The Government has welcomed as good news the announcement of a permanent ceasefire by the Basque separatist group, ETA.

The Minister for Foreign Affairs, Dermot Ahern, said that Dublin had yet to study objective information, but any decision to permanently abandon violence and pursue an exclusively democratic path was very much to be welcomed.

It is thought the ceasefire, which comes into effect from Friday, could open the way to talks with the Socialist government.

The Spanish Prime Minister, Jose Luis Rodriguez Zapatero, has said his government was cautious but hopeful about the announcement.

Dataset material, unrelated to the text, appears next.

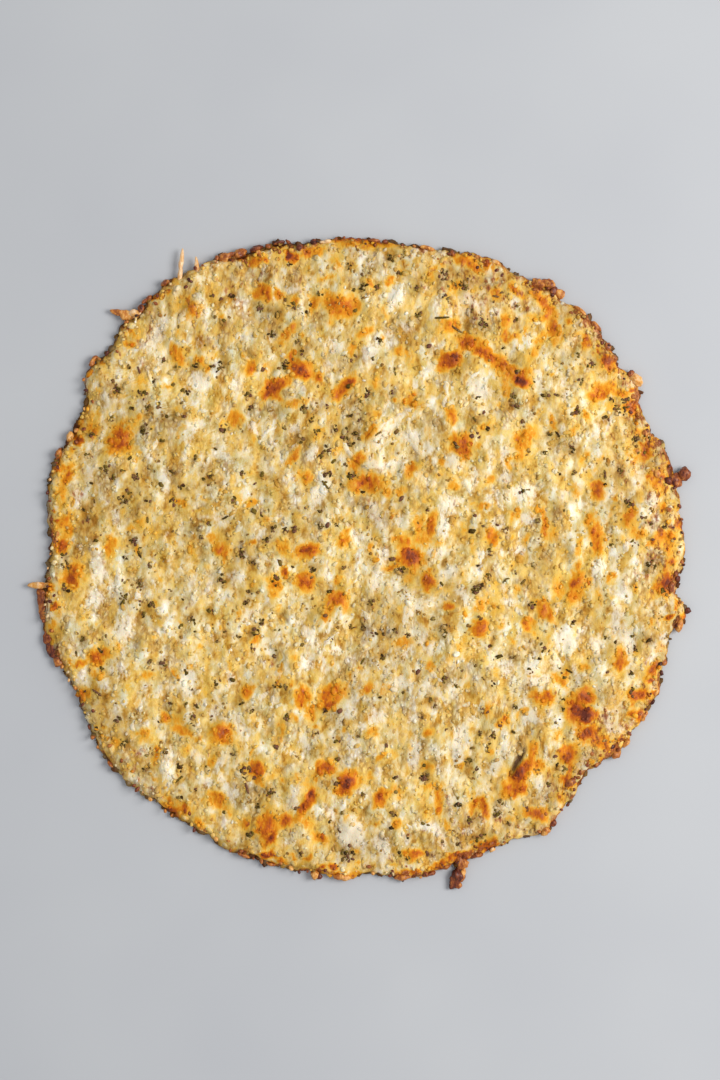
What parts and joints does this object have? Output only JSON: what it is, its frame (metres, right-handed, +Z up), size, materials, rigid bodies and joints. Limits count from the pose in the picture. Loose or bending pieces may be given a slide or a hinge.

The declaration follows almost four decades of violence in which 850 people died.

Mr Zapatero has repeatedly stressed his willingness to hold a dialogue with Basque radicals but only on condition they lay down their arms and renounce violence.

Mr Zapatero's government had been eagerly awaiting the ETA announcement for several weeks.

ETA previously declared a full ceasefire in September 1998. The group rescinded the ceasefire in December 1999.

'ETA has decided to declare a ceasefire which will come into effect on Friday and will be permanent,' Basque newspaper, Gara, posted on a special edition on its website.

Gara quoted a message from ETA saying its aim was 'to move the democratic process forward in Euskal Herria (the Basque country)'.

It added it aimed to build a new framework in which the rights of Basques as a people would be recognised.

Recently, ETA has set off only small bombs which have caused slight damage. No deaths have occurred since 2003.